Que as críticas ao sistema continuam, e, obviamente, são fundamentais para as necessárias reformulações ou transformações, não há dúvida. Mas há que ter cuidado com essas profecias acerca do que o que ganhamos com qualquer nova aplicação tecnológica, ou social ou política, que acrescenta mais direitos ou mais conhecimentos, é sempre de menor grau do que aquilo que temos a perder, porque:
1. The prophecies turn out to be absolutely correct – except for the occasions when they are not.
2. As the frequency with which such statements are made is considerable in excess of what occurs “in nature”, there must be some inherent intellectual attraction in advancing them.”
(p. 122, RR)
Qualquer reforma social poderá ser entendida como algo do género, “ceci tuera cela”, “isto mata aquilo”, como nos diz Hirschman, que visualiza como o único argumento avançado por todos os que ao analisarem sucessivas reformas no tempo, consideram sempre as últimas como as mais perniciosas. Mas também poderá ser entendida como, utilizando o argumento do apoio mútuo ou da complementaridade, já que uma “reforma ou instituição já estabelecida do tipo A pode ser reforçada , ao invés de enfraquecida, por um projecto de reforma ou de instituição do tipo B; sendo B actualizado para dar robustez e sentido a A; sendo B necessário como complemento de A” (p.124, RR)
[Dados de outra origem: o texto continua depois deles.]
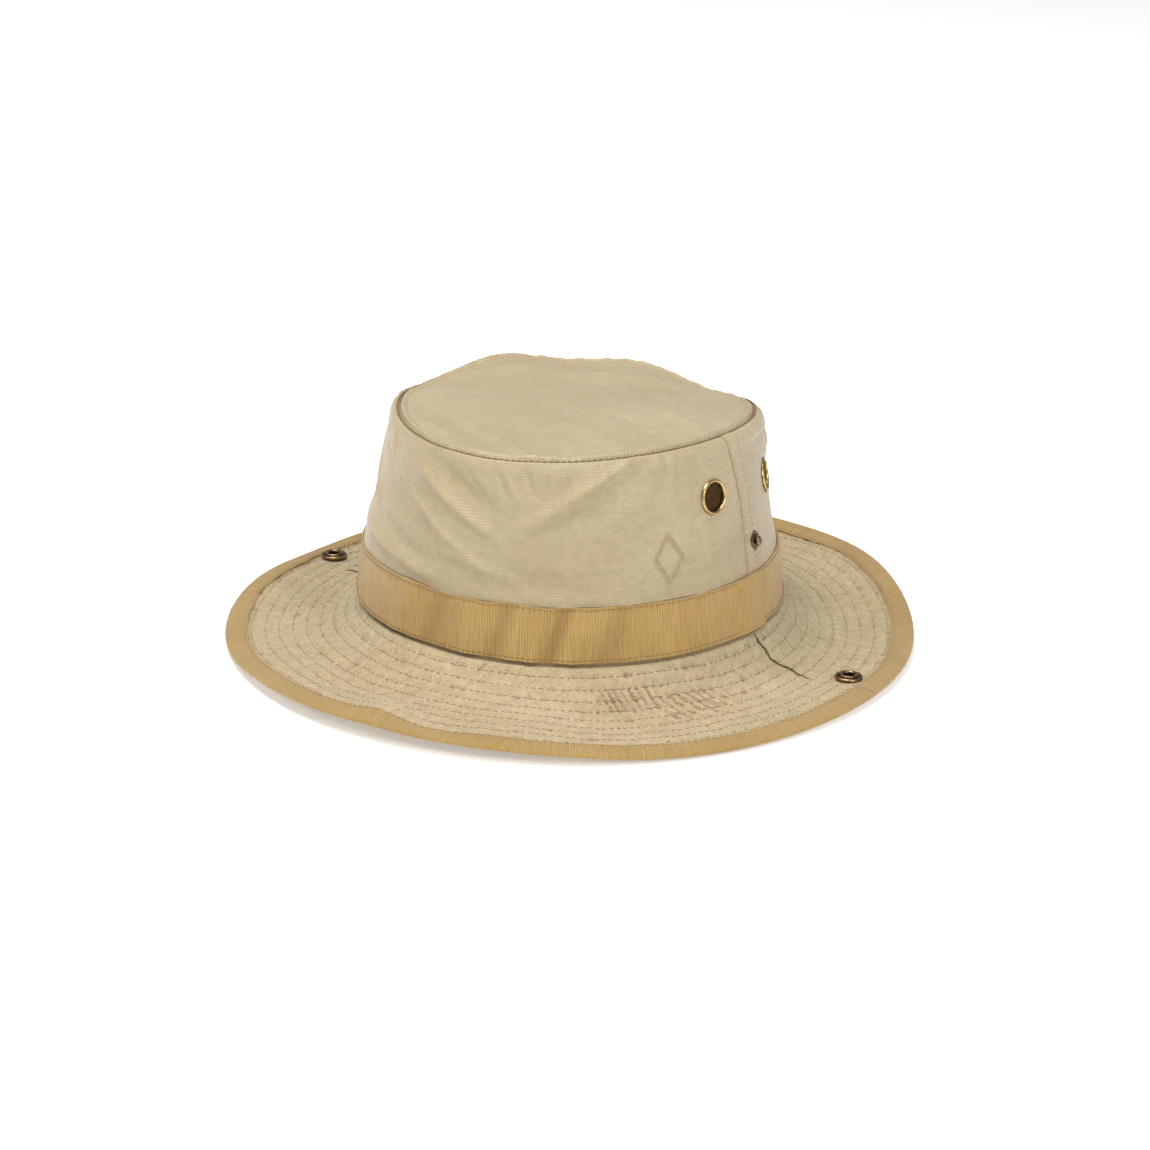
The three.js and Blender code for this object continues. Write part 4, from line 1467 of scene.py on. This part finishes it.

Na realidade, quando B surgiu (tomando por B o Estado de providência) o que se procurava com ele era salvar o sistema capitalista dos seus excessos que o estavam a condenar (o desemprego, a emigração de massas, a desagregação das comunidades rurais, dos grupos familiares), por um lado, e, por outro, promover a educação geral e a capacidade financeira de todos os que tinham direito a votar, para que nem o sistema ficasse refém da sua incompetência na acção política, nem eles reféns de políticas que não servissem interesses gerais. Com B procurou-se complementar as reformas de A (liberdades e sufrágio universal) anteriormente conquistadas.